Lehrer’s observed that people are more inclined to buy bottles than cans, and that people usually need a reason to explore the world of tin. “They’re going floating or to the park, or hanging out at the pool,” he said. “They can’t have glass. That’s usually the only way to get them to try it to begin with.” But like with any good product, once people see the light, they warm up to it. And in Lehrer’s view, the day of the can is still on the horizon. “It’s taken 20 years for screwcaps to finally gain some modicum of acceptance in the community,” he said. “Tin isn’t seen as classy enough for the dinner table.”
But that hasn’t stopped good producers from exploring the territory more and more. Recently, Artomaña’s Xarmant Txakoli – a popular Spanish rosé – started going into cans, and Lehrer jumped on the occasion to stock it, expecting it to be one of the summer’s big hits. Not all wines and cocktails successfully work as cans, though, especially if customers are already familiar with the flavor. “It [can’t] taste like it comes out of a can.
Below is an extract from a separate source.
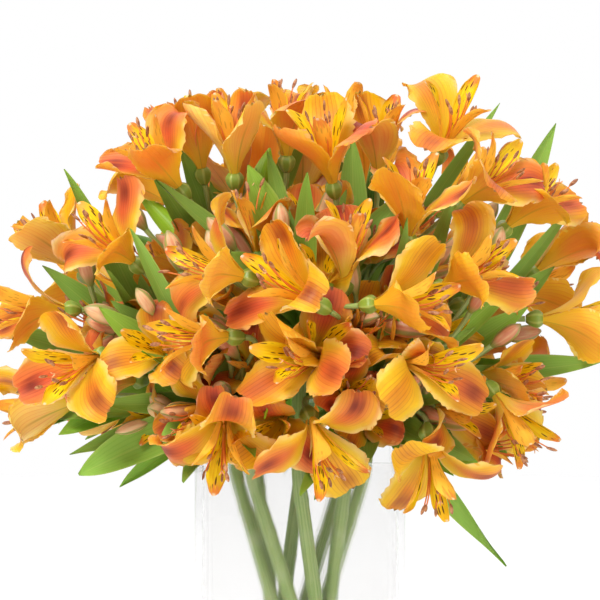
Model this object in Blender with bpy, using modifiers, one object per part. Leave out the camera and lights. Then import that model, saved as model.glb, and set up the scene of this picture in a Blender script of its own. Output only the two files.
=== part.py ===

It can’t have any of that tinniness – that’s probably the hardest thing with a lot of these,” Lehrer said. “If they have a bottled version of it, it has to taste just like that fresh bottled version.” As a fan of that bottle, I can say that it’s pretty darn close.
Since canned wines and cocktails are still fairly new to most drinkers, Lehrer advises staying on top of the ABV and volume so you don’t go overboard. “One of the things people miss out on a lot of times is the size of the tins,” he said. “If you’re getting a regular 12-ounce can of wine, that’s half a bottle. People don’t realize how much quantity is in cans.” On the other hand, smaller cans, like 250-millileter ones, are better for small-quantity consumption, where a full can or bottle may simply be too much. “Those work extremely well for mimosas or bellinis. The small ones are great for keeping in the refrigerator – you don’t want to open up a full bottle that’s going to go to waste.”